I first sketched a few ideas of snap fit desks, looking at references online most of desks comprised of 2 independent legs connected by a beam at the bottom and the top. I decided to use this as my base design and experiment with different beam lenghts, fillets and curvatures. Below are some of my early sketches.I then moved into using Adobe Illustrator to make a diagram of my parts. This wasn't to any specific dimension but more to get a feel for the different parts and for me to define a strategy for my parameters. The variables I think that could change with his age are the desk height, structure length (as the height varies) the length of the top and the length of the beam that connects both legs.
I then settled into this design and decided to move to modeling this in Fusion360. I have some experience with Fusion but this time I wanted to experiment and really parameterize my design.
Although this seemed like a good idea it actually started getting on the way to have so many parameters. The most important ones were the parameters to define the desk height, top (width and length), structural beam (length) and material thickness - given that my plan was to prototype in cardobard first before moving to the CNC cutter.
The geometry with most constraints was the leg as I had to constrain both the bottom and top beams and vary the height and angle of the connecting beam. I also fixed the kerfs (that attach the legs to the top of the desk) so I could change the kerf size without changing their position.
Once I got the constraints to work well I could then change the height of the table and dimensions on the table top and the design would adapt to my new dimensions. I realized that having too many of the other dimensions as parameters didn't really help. So for next time I will try to use less parameters and more constraints to make it easier to explore.
One other learning was how much detail should I add to the sketch vs. in the volumetric domain (thanks Zach F. for the tip). I added fillets and other details to my sketch and I started running into limitations of what the Fusion360 sketch domain could offer - for example I couldn't do boolean operations. Zach's suggestion was ideal: sketch the very primary forms using sketches, move to the volumetric domain by extruding the shapes as I saw necessary and then create sketches from the faces.
After spending some time on the modelling I got the dimensions that worked for his age and I produced some renders to see what it would look like. I was happy with the overall design, the balance of the beams and the overall look and feel.
After a few rounds of design and iteration I was happy with the result. I then exported a DXF for the sketch of each component. The top, two legs, bottom supporting beam and two triangles that hold the top in place.
The layout below has all necessary parts to assemble the desk. I choose to use simple joints and create two kerfs on each structure that slot into the desk top and an interlocking beam that connects both legs together from the bottom.

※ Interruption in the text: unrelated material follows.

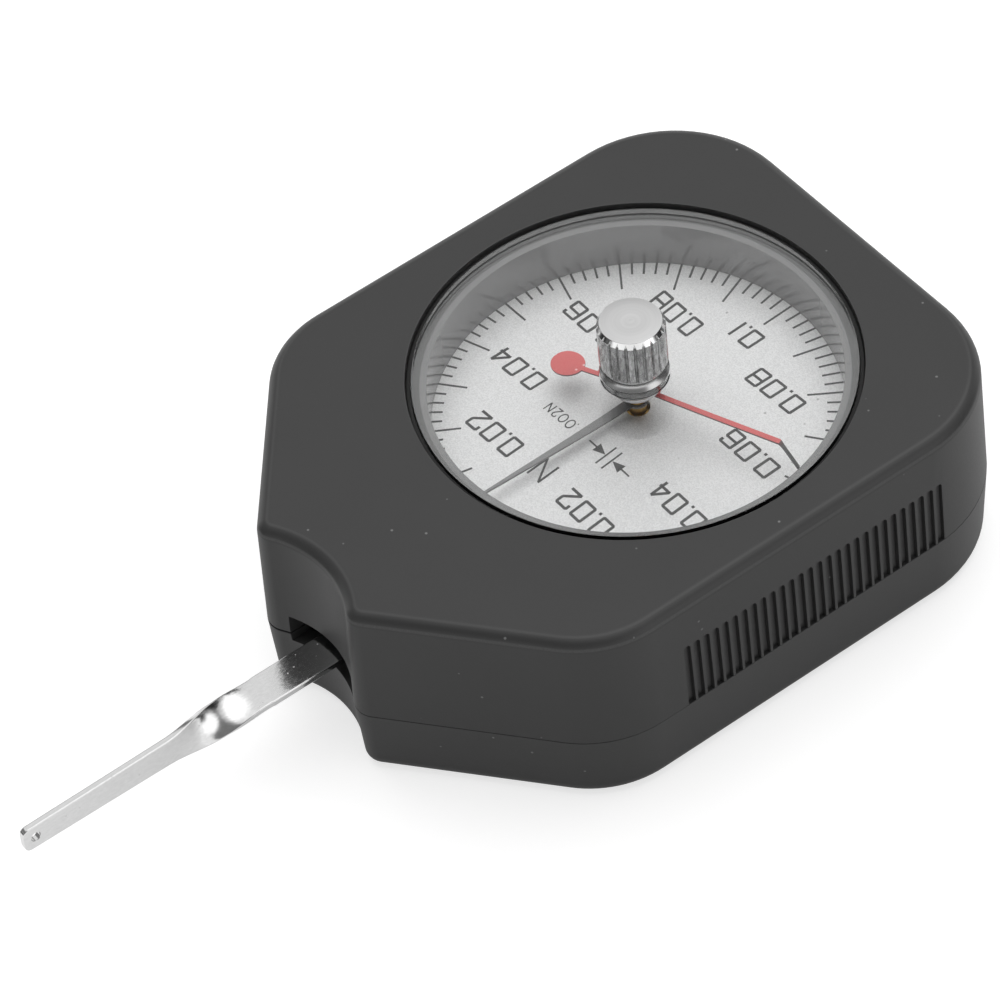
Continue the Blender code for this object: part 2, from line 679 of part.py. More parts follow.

Following Alfonso and Zach's suggestion I also added a supporting triangle to the top at the end of the beam to make the desk more stable. The image below shows all the parts. (I added a pair of extra holding triangles).
I then proceeded to prototype this in the laser cutter. Due to the first size of the desk I could do a 1:1 prototype out of cardboard. I changed the material thickness to 4.317mm and procedded to laser cut the part.
For the laser cut prototype I used a 0.2mm offset each join. I decided to make the holes 0.2mm larger (looser fit) that I could then fix with glue than to have to sand the board.
After a few rounds of iterations on defining kerf sizes and tweaking some dimensions I was satisfied with my first prototypes. Given the fact it used cardboard the desk felt flimsy and I believe this is due to the cardboard. My expectation is that using the OSB board will increase it's sturdiness. so I locked down my design and exported the final layout files to be CNC cut in the ShopBot.
The ShopBot was really busy on Tuesday and given packup of delays on other projects I lost my slot. So what I did to make things faster was to use the smaller ShopBot computer to use VCarve to create my tool path.
I found that the process has many steps (and settings that can go wrong), to help me navigate this I created a guide with each settings.
Based on this guide I created my toolpath using two steps, one to cut and remove the internal parts by cutting inside and a second toolpath to remove the larger shapes by cutting outside. For my job I decided to use the DownCutter 1/4" endmill with the same settings as the characterization.After doing the toolpath and CNC ccutting the parts I put together the desk and all joints worked pretty well. The desk seem to be flimsy if pushed from the sides. So I added a metal hinge on each side of the bottom beam to help with stability.